StopIteration: ignored

### 1.1.3 Iterating at once with *

In [5]:
word = "Data"
it = iter(word)
print(*it)

D a t a


In [6]:
# No more values to go through!
print(*it)




### 1.1.4 Iterating over dictionaries

In [7]:
pythonistas = {'hugo' : 'bowne-anderson', 'francis' : 'castro'}
for key, value in pythonistas.items() :
    print(key, value)

hugo bowne-anderson
francis castro


### 1.1.5 예제

In [13]:
# Iterating over the list by using a for loop.
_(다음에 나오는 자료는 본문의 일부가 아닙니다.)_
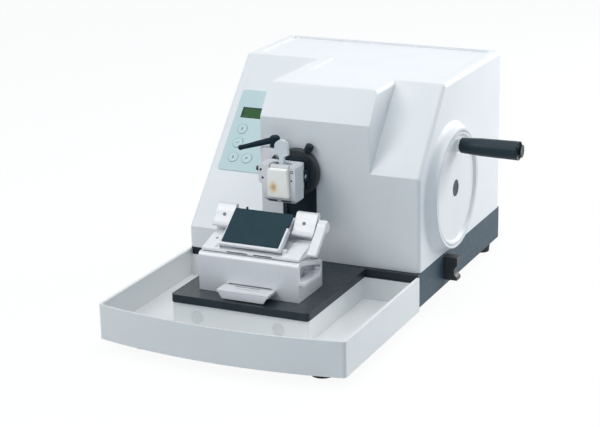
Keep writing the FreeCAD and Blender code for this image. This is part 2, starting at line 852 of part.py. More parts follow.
def housing_cover():
    """Moulded cover of three stepped stretches, each with its own slope, hollowed to one wall."""
    body = new_body("housing_cover")
    left = [("-left_lip", "base_top"), ("housing_depth", "base_top"), ("housing_depth", "cover_top"),
            ("left_top_setback", "cover_top"), ("-left_lip", "left_slope_z")]
    centre = [("0", "base_top"), ("housing_depth", "base_top"), ("housing_depth", "cover_top"),
              ("centre_top_setback", "cover_top"), ("0", "centre_slope_z")]
    right = [("0", "base_top"), ("housing_depth", "base_top"), ("housing_depth", "cover_top"),
             ("right_top_setback", "cover_top"), ("0", "right_slope_z")]
    pad(body, "YZ", left, "-half_width", "-centre_left")
    pad(body, "YZ", right, "centre_right", "half_width")
    shell = pad(body, "YZ", centre, "-centre_left", "centre_right")
    rims = (edges_at(shell, "x", z="cover_top") + edges_at(shell, "y", z="cover_top")
            + edges_at(shell, "z", x=("-half_width", "half_width"), y=("housing_depth", "-left_lip", "0")))
    slopes = slanted_edges(shell, ("-half_width", "half_width"))
    soften(body, shell, rims + slopes, "top_edge_radius")
    collar = [("half_width - overrun", "wheel_radius + wheel_gap"),
              ("half_width - overrun", "wheel_radius + wheel_gap + collar_rim + collar_flare"),
              ("half_width", "wheel_radius + wheel_gap + collar_rim + collar_flare", "collar_cove"),
              ("wheel_face", "wheel_radius + wheel_gap + collar_rim"),
              ("wheel_face", "wheel_radius + wheel_gap")]
    turn(body, "X", ("wheel_y", "wheel_z"), collar)
    below = rectangle("half_width - collar_height", "wheel_face + overrun", "0", "housing_depth / 2")
    # A small wheel's collar ends above the base's rim, and then nothing is trimmed
    raise_or_cut(body, "XY", lambda sketch: outline(sketch, below), "foot_height", "base_top", True, must_change=False)
    inner_left = [("cover_wall - left_lip", "base_top - overrun"),
                  ("housing_depth - cover_wall", "base_top - overrun"),
                  ("housing_depth - cover_wall", "roof_z"),
                  ("left_top_setback + left_shift + (roof_z - cover_top) * left_run / left_climb", "roof_z"),
                  ("cover_wall - left_lip",
                   "left_slope_z + (cover_wall - left_shift) * left_climb / left_run")]
    inner_join = [("cover_wall", "base_top - overrun"), ("housing_depth - cover_wall", "base_top - overrun"),
                  ("housing_depth - cover_wall", "roof_z"), inner_left[3],
                  ("cover_wall",
                   "left_slope_z + (cover_wall + left_lip - left_shift) * left_climb / left_run")]
    inner_centre = [("cover_wall", "base_top - overrun"), ("housing_depth - cover_wall", "base_top - overrun"),
                    ("housing_depth - cover_wall", "roof_z"),
                    ("centre_top_setback + centre_shift + (roof_z - cover_top) * centre_top_setback / centre_climb",
                     "roof_z"),
                    ("cover_wall",
                     "centre_slope_z + (cover_wall - centre_shift) * centre_climb / centre_top_setback")]
    inner_right = [("cover_wall", "base_top - overrun"), ("housing_depth - cover_wall", "base_top - overrun"),
                   ("housing_depth - cover_wall", "roof_z"),
                   ("right_top_setback + right_shift + (roof_z - cover_top) * right_top_setback / right_climb",
                    "roof_z"),
                   ("cover_wall",
                    "right_slope_z + (cover_wall - right_shift) * right_climb / right_top_setback")]
    pocket(body, "YZ", inner_left, "cover_wall - half_width", "-centre_left - cover_wall")
    pocket(body, "YZ", inner_join, "-centre_left - cover_wall", "cover_wall - centre_left")
    pocket(body, "YZ", inner_centre, "cover_wall - centre_left", "centre_right - cover_wall")
    pocket(body, "YZ", inner_right, "centre_right - cover_wall", "half_width - cover_wall")
    tray_top = [("-half_width + tray_top_side_rim", "tray_top_step_y"),
                ("-tray_top_step_x", "tray_top_step_y"),
                ("-tray_top_step_x", "tray_top_front"), ("half_width - tray_top_side_rim", "tray_top_front"),
                ("half_width - tray_top_side_rim", "housing_depth - tray_top_rear_rim"),
                ("-half_width + tray_top_side_rim", "housing_depth - tray_top_rear_rim")]
    pocket(body, "XY", tray_top, "cover_top - tray_top_depth", "cover_top + overrun")
    slot = arched("slot_half_width + slot_reveal", "slot_low - slot_reveal")
    pocket(body, "XZ", slot, "-overrun", "cover_wall + overrun")
    bores(body, "YZ", [("wheel_y", "wheel_z")], "hub_radius + wheel_gap",
          "half_width - cover_wall - overrun", "half_width + overrun")
    inlet = rectangle("inlet_body_left - key_gap", "inlet_body_right + key_gap",
                      "inlet_z - inlet_body_half - key_gap", "inlet_z + inlet_body_half + key_gap")
    pocket(body, "XZ", inlet, "housing_depth - cover_wall - overrun", "housing_depth + overrun")
    bores(body, "XZ", screw_places(), "screw_radius + key_gap",
          "housing_depth - cover_wall - overrun", "housing_depth + overrun")
    panel_window(body)
    seat(body)


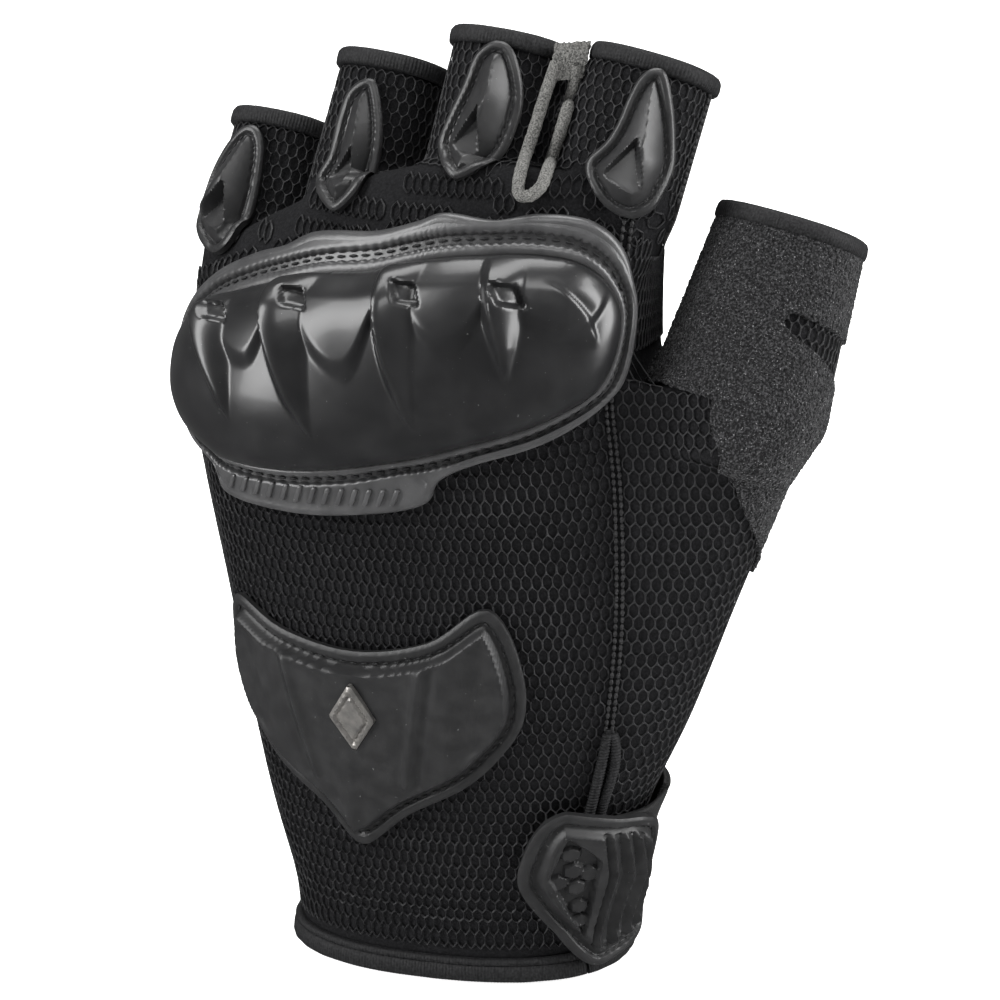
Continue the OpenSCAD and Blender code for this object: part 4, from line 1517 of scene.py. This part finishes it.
tab = relief("closure_moulding", tab_edge, 0.25, tab_height, wrist, TAB_LOW)
soften(tab, 28)
finish_piece(tab, satin_rubber, "rubber", "strap", "closure_tab")
tab_seam = [wrist(q.x, q.y, TAB_LOW + 1.05) for q in inner_line_of(tab_edge, 1.95)]
finish_piece(
    stitches("tab_thread", tab_seam, 1.3, 0.6, 0.42, skin_out, closed=True), black_thread, "thread", "strap",
    "tab_stitching",
)

# ---- Palm ----
# The palm is synthetic suede with a second layer where reins or grips rub, a padded heel, and a thin lining
# behind the back of the hand; the layer and the heel are each edged by a row of stitches.


def palm_layer(name, a, z, lift, thick, puff, stitch_in):
    def place(u, v):
        edge = min(u, 1 - u, v, 1 - v)
        round_off = 1 if edge > 0.06 else math.sqrt(max(edge, 0) / 0.06)
        p, normal = on_skin(plain(a[0] + (a[1] - a[0]) * u, z[0] + (z[1] - z[0]) * v))
        swell = puff * (1 - (2 * u - 1) ** 4) * (1 - (2 * v - 1) ** 4)
        return p + normal * (lift + thick * round_off + swell)

    layer = drape(name, 80, 60, place)
    change(layer, "SOLIDIFY", thickness=thick * MM, offset=-1)
    soften(layer, 60)
    ring = [
        (stitch_in, stitch_in), (1 - stitch_in, stitch_in), (1 - stitch_in, 1 - stitch_in),
        (stitch_in, 1 - stitch_in),
    ]
    path = []
    for (au, av), (bu, bv) in zip(ring, ring[1:] + ring[:1]):
        path += [place(au + (bu - au) * t / 20, av + (bv - av) * t / 20) for t in range(20)]
    return layer, stitches(name + "_thread", path, 2, 1, 0.45, skin_out, closed=True)


palm_layer_piece, palm_thread = palm_layer("palm_layer", (140, 235), (62, 112), 0.1, 0.9, 0.1, 0.05)
heel, heel_thread = palm_layer("heel_cushion", (170, 240), (18, 56), 0.1, 1.0, 1.7, 0.07)
finish_piece(palm_layer_piece, suede, "suede", "hand", "palm_patch")
finish_piece(heel, suede, "suede", "hand", "heel_pad")
finish_piece(join("palm_threads", [palm_thread, heel_thread]), black_thread, "thread", "hand")
lining = strip(
    "lining_cloth", plain, (LITTLE_SEAM + 4, THUMB_SEAM - 3), (2, HAND_TOP - 6), -3.0, 0.6, (60, 60),
)
lining_look = new_finish(
    "lining_knit", (0.02, 0.02, 0.02), 0.9, [("ribs_z", 900, 0.06), ("noise", 2500, 0.06)], gloss=0.1,
)
finish_piece(lining, lining_look, "suede", "hand", "back_lining")
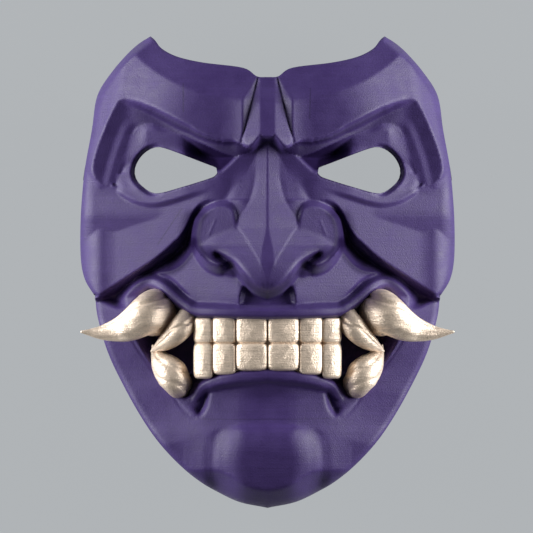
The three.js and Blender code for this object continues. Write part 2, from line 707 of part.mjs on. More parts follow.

You will also create an iterator for the list and access the values from the iterator.



# Create a list of strings: flash
flash = ['jay garrick', 'barry allen', 'wally west', 'bart allen']

# Print each list item in flash using a for loop
for person in flash:
    print(person)


jay garrick
barry allen
wally west
bart allen


In [14]:
# Create an iterator for flash: superhero
superhero = iter(flash)


# Print each item from the iterator
print(next(superhero))
print(next(superhero))
print(next(superhero))
print(next(superhero))

jay garrick
barry allen
wally west
bart allen


--------------------------------------------------------------------------------

In [21]:
# Create an iterator for range(3): small_value
small_value = iter(range(3)) # 0 ~ 2 정수 생성

# Print the values in small_value
print(next(small_value))
print(next(small_value))
print(next(small_value))


0
1
2


In [22]:
# Loop over range(3) and print the values
for i in range(3):
    print(i)


0
1
2


In [23]:
# Create an iterator for range(10 ** 100): googol
googol = iter(range(10**100)) # 구골 : 10의 100승

# Print the first 5 values from googol
print(next(googol))
print(next(googol))
print(next(googol))
print(next(googol))
print(next(googol))

0
1
2
3
4


--------------------------------------------------------------------------------

In [24]:
# Passing an iterable from range() and then printing the results of the function calls.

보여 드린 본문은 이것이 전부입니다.